By Ruby Jones
Paul Daniel says farmers owe it to future generations to do more to tackle farm safety. (ABC News: Ruby Jones)
More people working in agriculture die than in the construction and mining industries combined, data has revealed.
SafeWork Australia said 43 Australians had died from accidents in agriculture, fishing and forestry industries this year, which came a close second to transport industry deaths.
Tragedy struck again in South Australia last week when a 47-year-old man was crushed by a grain silo on an Eyre Peninsula farm.
Some working in agriculture, such as Bowmans farmer Paul Daniel in the SA Mid North, are speaking out about the need to improve the safety record.

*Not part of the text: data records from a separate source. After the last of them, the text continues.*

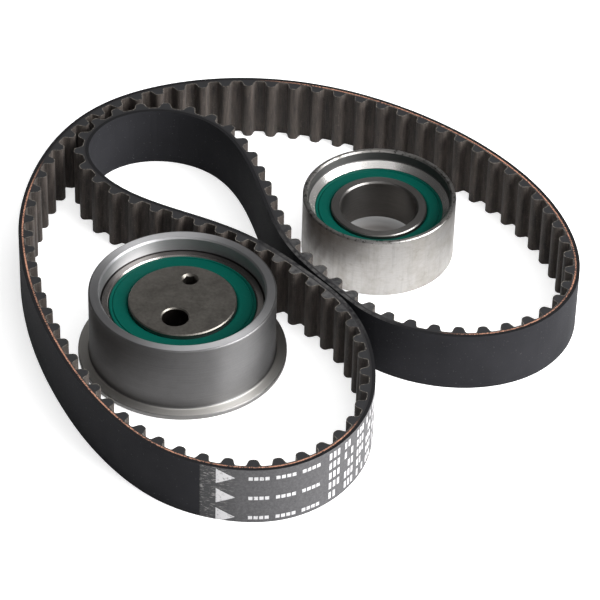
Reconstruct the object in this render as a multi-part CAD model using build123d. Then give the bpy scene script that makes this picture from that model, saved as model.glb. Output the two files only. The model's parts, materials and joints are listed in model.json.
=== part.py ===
from build123d import *
import math
import os

# Timing belt set: an endless toothed belt standing on its edge, a flanged eccentric
# tensioner and a plain idler roller. Millimetres, +Z up, floor at Z = 0, origin under
# the centre of the belt's outline.

# Belt section, measured from the pitch line (the centre of the tension cords)
TOOTH_PITCH = 9.525
TOOTH_COUNT = 113
BELT_WIDTH = 25.4
BACK_DISTANCE = 1.6
CORD_PLY_HALF = 0.3
LAND_DISTANCE = 0.8
TOOTH_HEIGHT = 3.45
FACING_THICKNESS = 0.28
CROWN_RADIUS = 3.5
SHOULDER_RADIUS = 1.6
ROOT_RADIUS = 1.0
CROWN_HALF_ANGLE = math.radians(12)
FLANK_ANGLE = math.radians(70)  # between a tooth's flank and the belt's length
FIRST_TOOTH = 2.75  # where the first tooth stands, so that facing strands mesh

# Plan of the pitch line as the loose belt lies: a big loop whose right-hand side is
# folded in, which leaves a bight that lies back to back with itself at its neck
BELT_ROUTE = [
    (-106, 10), (-103, 54), (-82, 94), (-42, 114), (2, 114), (44, 97), (79, 68),
    (102, 29), (103, -13), (89, -31), (68, -39), (46, -37), (27, -27),
    (15.5, -14.5), (8.5, -6), (-3, 11), (-11, 32), (-17, 53), (-38, 89),
    (-59, 95), (-78, 87), (-86, 67), (-77, 48), (-60, 35), (-41, 26), (-22, 16),
    (6, -9.5), (13, -17.5), (24, -38), (28, -60), (26, -82), (15, -102),
    (-3, -114), (-25, -115), (-46, -107), (-63, -92), (-87, -54), (-102, -12),
]

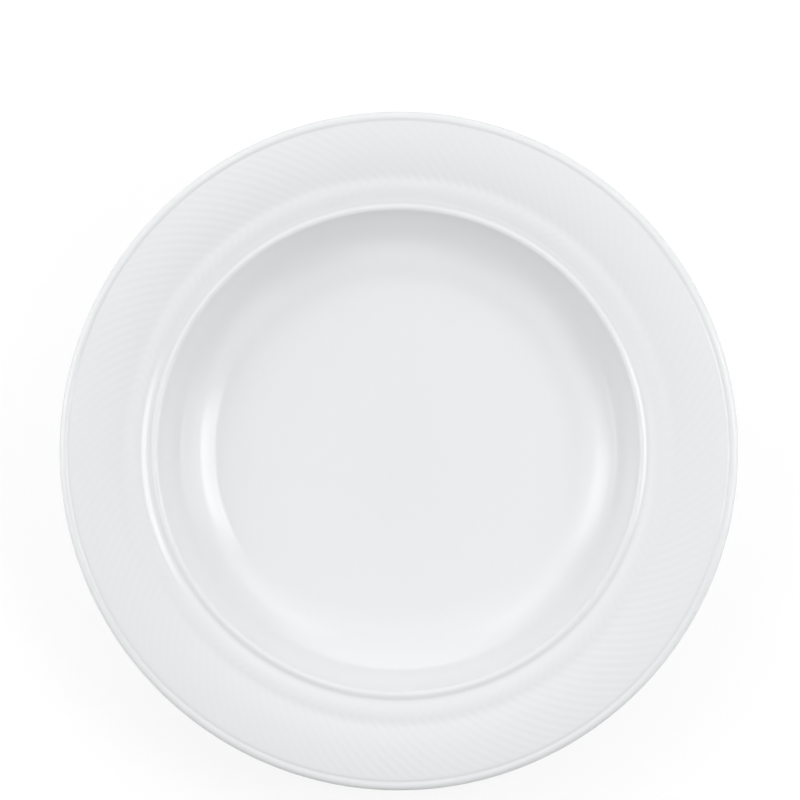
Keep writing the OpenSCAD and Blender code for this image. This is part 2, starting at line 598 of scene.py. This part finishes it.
soft_box("right_strip", 4, 40, 0.54, 0.40, (0.3, 0.3, 0.05), 3.60)
soft_box("right_box", 0, 58, 0.90, 0.84, (0.4, 0.5, 0.3), 1.70)
soft_box("right_low_box", 0, 88, 0.90, 0.50, (0.4, 0.5, 0.6), 2.50)
soft_box("back_right_box", 45, 46, 0.75, 0.70, (0.4, 0.4, 0.5), 1.30)
soft_box("back_left_box", 135, 50, 0.75, 0.80, (0.4, 0.4, 0.5), 1.27)
soft_box("back_high_box", 90, 22, 1.40, 0.45, (0.4, 0.5, 0.5), 0.47)
soft_box("back_box", 90, 44, 1.60, 0.55, (0.4, 0.5, 0.5), 0.93)
soft_box("back_deep_box", 90, 64, 1.60, 0.50, (0.4, 0.5, 0.5), 1.33)
soft_box("back_low_box", 90, 82, 1.60, 0.50, (0.4, 0.5, 0.5), 1.40)
soft_box("left_strip", 169, 59, 0.55, 0.60, (0.35, 0.40, 0.35), 2.00)
soft_box("left_wide_box", 180, 50, 0.90, 1.20, (0.4, 0.5, 0.5), 1.89)
soft_box("left_low_box", 180, 88, 0.90, 0.50, (0.4, 0.5, 0.6), 2.50)
soft_box("front_left_box", 225, 50, 0.70, 0.90, (0.5, 0.4, 0.4), 0.94)
soft_box("front_box", 270, 50, 0.80, 0.90, (0.5, 0.4, 0.4), 1.04)
soft_box("front_right_box", 318, 50, 0.70, 0.90, (0.5, 0.4, 0.4), 1.14)
soft_box("overhead_box", 90, 10, 0.90, 0.90, (0.3, 0.3, 0.3), 0.29)


# Camera. It looks straight down on the plate from two metres, from a little behind its
# middle, so that the plate stands low in the picture.

view_distance = 2.0
view_width = 0.2710
view_right = 0.0004
view_behind = 0.0173
view_level = 0.031

camera = bpy.data.cameras.new("camera")
camera.sensor_width = 36
camera.lens = camera.sensor_width * view_distance / view_width
camera.clip_end = 10
eye = bpy.data.objects.new("camera", camera)
eye.location = (view_right, view_behind, view_level + view_distance)
bpy.context.scene.collection.objects.link(eye)
bpy.context.scene.camera = eye
bpy.context.scene.view_settings.view_transform = "Standard"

“If we are not concerned about the rate that we kill people there is something very wrong with this industry,” he said.
Many family businesses think workplace safety is not a concern for them, Grain Producers Association chairman Wade Dabinett said.
“We do have to improve our culture [as] there are a lot of members that don’t think this is necessarily industry’s space.
“But we are here to try and help everyone improve.”
Mr Daniel, a farmer for more than three decades, agreed many in the industry took too little notice of the accident and death statistics.
“We tend to want to hide the fact that someone has done something that might be seen as a bit silly, or they have done a dumb thing in the workplace,” he said.
“I don’t think we employ anybody within agriculture in Australia to specifically look at those incidents where people are killed, so the rest of us can learn from it.”
Farm worker hit by 19,000 volts
Grain farmer Pam Mitchell recalled a near tragedy when a tractor at her property touched a low-hanging powerline, which started a fire.
Pam Mitchell says a worker on her farm survived a severe electric shock from powerlines. (ABC News: Ruby Jones)
Her farm employee did not realise the danger and was hit by 19,000 volts as he grabbed a fire extinguisher.
The accident affected his heart and he ultimately lost part of his foot, but the man is now back at work.
Ms Mitchell said another farmer she knew of suffered a worse accident.
“They ended up with three employees in the paddock dead,” she said.
Powerlines are considered a grave risk, especially as farmers do more night work, and other farm dangers include the use of quad bikes on rough terrain.
Mr Dabinett said there were many risks during a farm worker’s average day.
“A farmer could be fixing the fence one minute, shearing the sheep the next. It is almost impossible to cover off all the risks, so accidents will always happen,” he said.
Mr Daniel urged more farm-led safety guidelines be developed.
“The next generation of farmers will look back and see this as a lost opportunity if we don’t have a go at it,” he said.